Tuesday, 2 July 2013

End of Term Free Art Lesson & a lovely warm up exercise

Our last lesson of the term was a free art lesson - featuring the best of the art experiences of the year so far....

First however I wanted to mention the lovely warm up exercise we started last weeks class with.  Painting to music was such a fun lesson that I mentioned it to my drawing teacher who in turn suggested that we add another element where we all move along one place after each song or segment of music.

Progressive Drawings

You will need:
  • Paper
  • Oil Pastels (you could use any drawing medium)
How to:
  • Have a piece of paper and pastels in front of each child
  • Start the music and let them draw for say 5 minutes
  • Stop the music and get them all to move one place to their left, leaving their paper and pastels where they were
  • Start the music, the children add to the picture in front of them.  The pictures can be abstract if they wish.
  • Stop the music, move again, start music, draw, stop music, move etc
  • Continue with this until they have progressed all around the table and are back where they started.
  • Discuss the pictures in front of them, how did the picture turn out?  Do they like what people added?  Which picture turned out the best?  Why?  How did it feel adding to others pictures?  
Free Art Lesson

Children could choose from the following:

Watercolour Painting
Using skills learnt so far this year.  I suggested turtles (see my post on that here) yet there was a definite Lion theme going on....

Clay Work
Hand building with Paper clay - anything they wanted.

Pottery Wheel:
Having a go at the basics of the pottery wheel.  At this stage its just about getting a feel for the clay and enjoying the sensation of the slippery clay beneath their hands.  For some of my students this was their first experience of using a pottery wheel.  We used paper clay so that if they made something that resembled a pot they would be able to keep it and paint it with normal paints later.

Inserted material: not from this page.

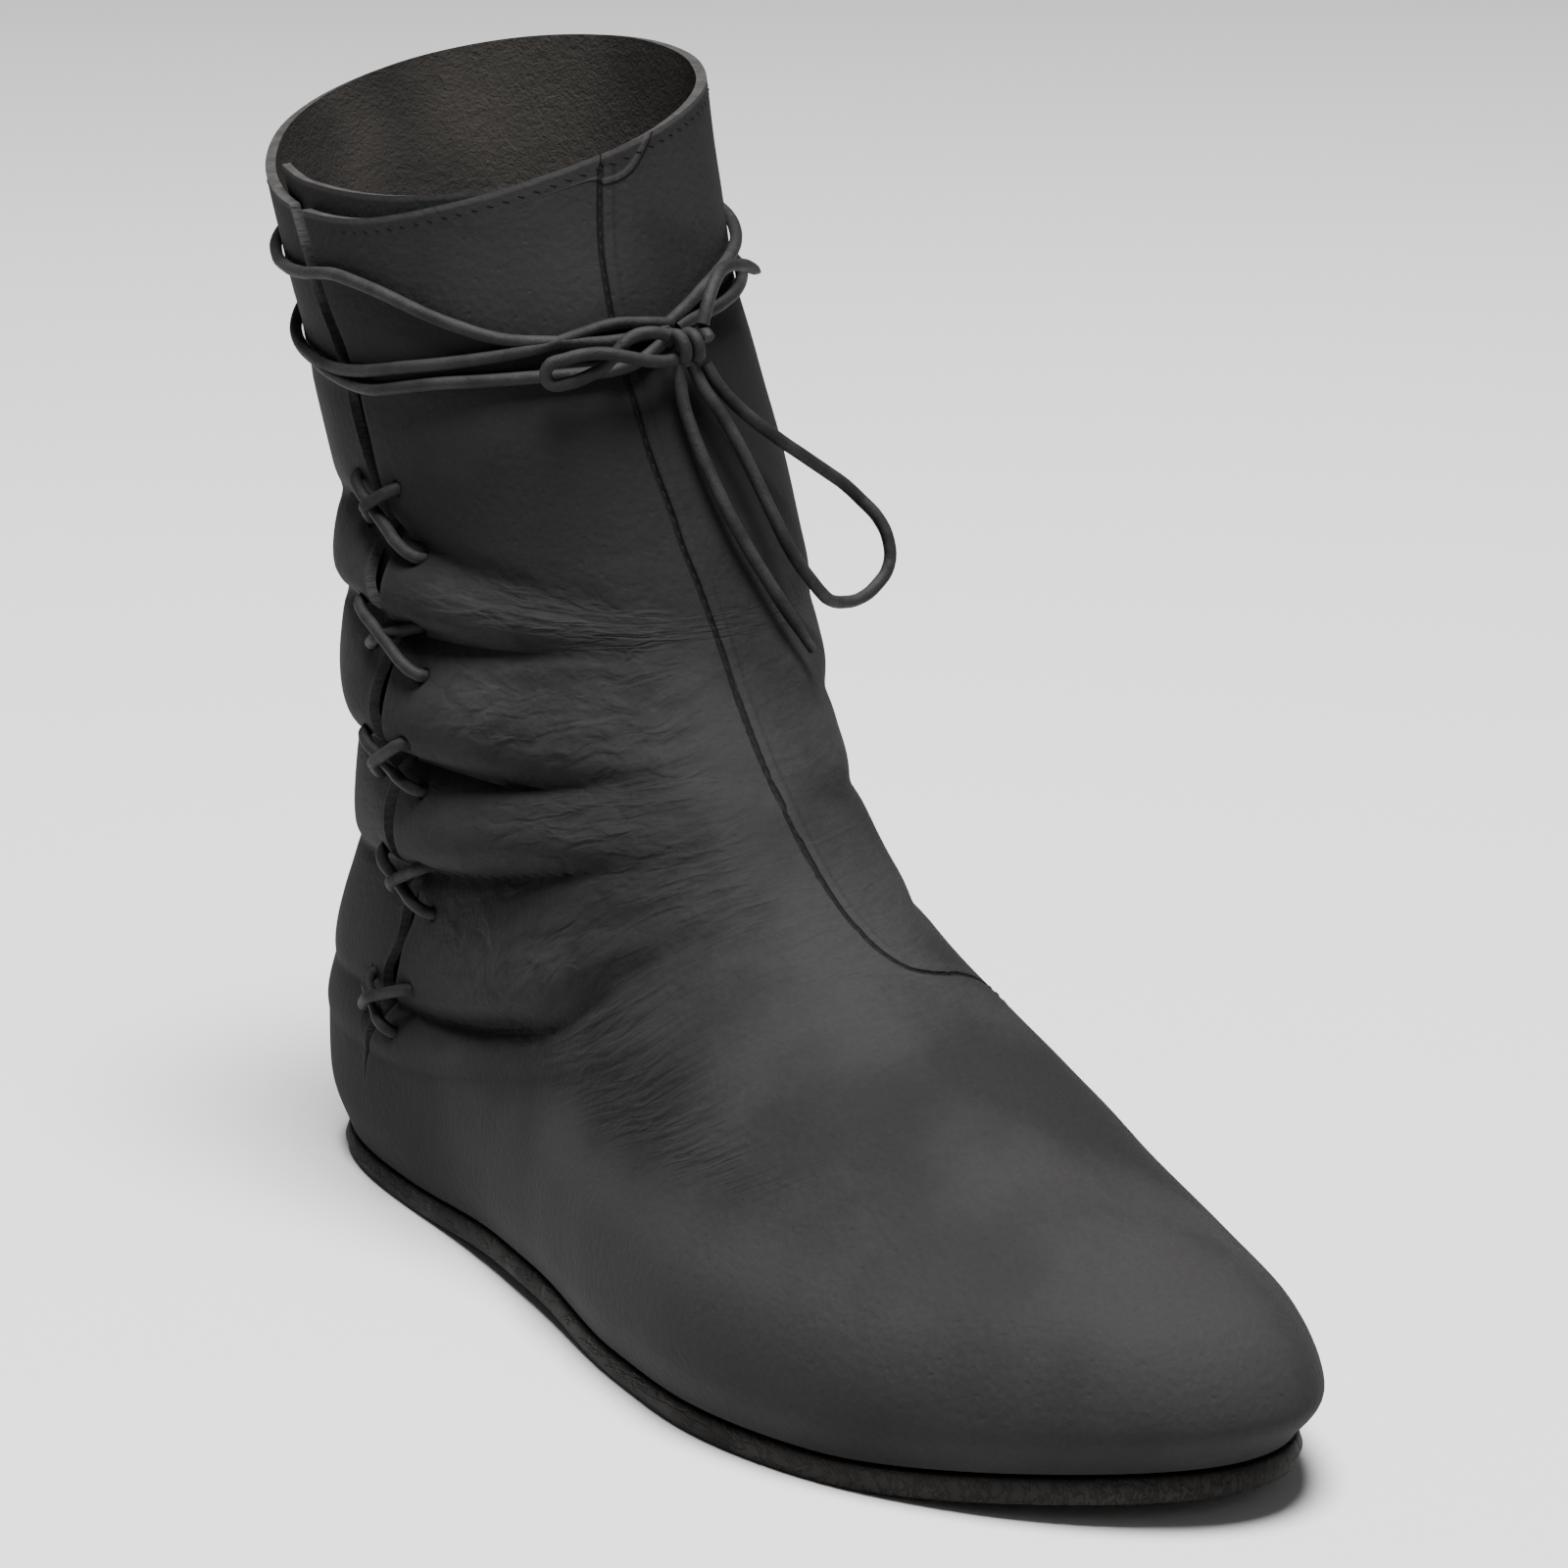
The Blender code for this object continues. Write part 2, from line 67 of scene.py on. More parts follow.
# Widths of the foot either side of its long axis: share of the length, outer, inner
planRows = [
    (0.00, 0.330, 0.290), (0.14, 0.345, 0.318), (0.30, 0.358, 0.300),
    (0.45, 0.405, 0.320), (0.60, 0.465, 0.420), (0.70, 0.480, 0.460),
    (0.80, 0.430, 0.465), (0.90, 0.320, 0.448), (1.00, 0.180, 0.420),
]
# Rings from the sole's edge to above the collar, as in the solid model
ringColumns = ("backX", "frontX", "backZ", "frontZ", "spread", "shaft",
               "outer", "inner", "heelRound", "toeRound", "dip")
ringRows = [
    (0.012, 0.980, 0.027, 0.027, 0.94, 0.0, 0.37, 0.35, 0.064, 0.075, 0.000),
    (-0.004, 1.000, 0.072, 0.070, 1.00, 0.0, 0.37, 0.35, 0.064, 0.078, 0.000),
    (-0.006, 0.968, 0.132, 0.136, 1.00, 0.0, 0.37, 0.35, 0.064, 0.095, 0.000),
    (-0.004, 0.870, 0.192, 0.205, 0.96, 0.0, 0.37, 0.35, 0.064, 0.125, 0.000),
    (0.003, 0.780, 0.253, 0.268, 0.91, 0.1, 0.37, 0.36, 0.064, 0.125, 0.000),
    (0.012, 0.645, 0.323, 0.353, 0.88, 0.4, 0.37, 0.37, 0.070, 0.125, 0.000),
    (0.021, 0.512, 0.424, 0.475, 0.84, 0.8, 0.365, 0.385, 0.070, 0.117, 0.000),
    (0.018, 0.435, 0.545, 0.580, 0.80, 1.0, 0.355, 0.400, 0.070, 0.117, 0.003),
    (0.004, 0.385, 0.705, 0.720, 0.80, 1.0, 0.345, 0.395, 0.070, 0.117, 0.012),
    (-0.024, 0.335, 0.870, 0.868, 0.80, 1.0, 0.370, 0.365, 0.070, 0.117, 0.030),
    (-0.055, 0.295, 1.030, 1.003, 0.80, 1.0, 0.385, 0.375, 0.070, 0.117, 0.054),
    (-0.062, 0.280, 1.130, 1.103, 0.80, 1.0, 0.390, 0.380, 0.070, 0.117, 0.058),
]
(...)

Children's Pots from the pottery wheel

This little video by Olive Us captures the thrill of children using the wheel so well....

Chalk Pastels:
Draw anything they wanted on black paper.  Cats were again popular..

Baking Soda Fizzes:
Dropping coloured vinegar onto baking soda.  Great for colour experimentation.  See my post on this here

Finishing off the glazing of pinch pots and pinch pot animals / monsters we have been working on over the past few months.  These should be ready early next term.

Another term comes to a close.  Have a lovely term break!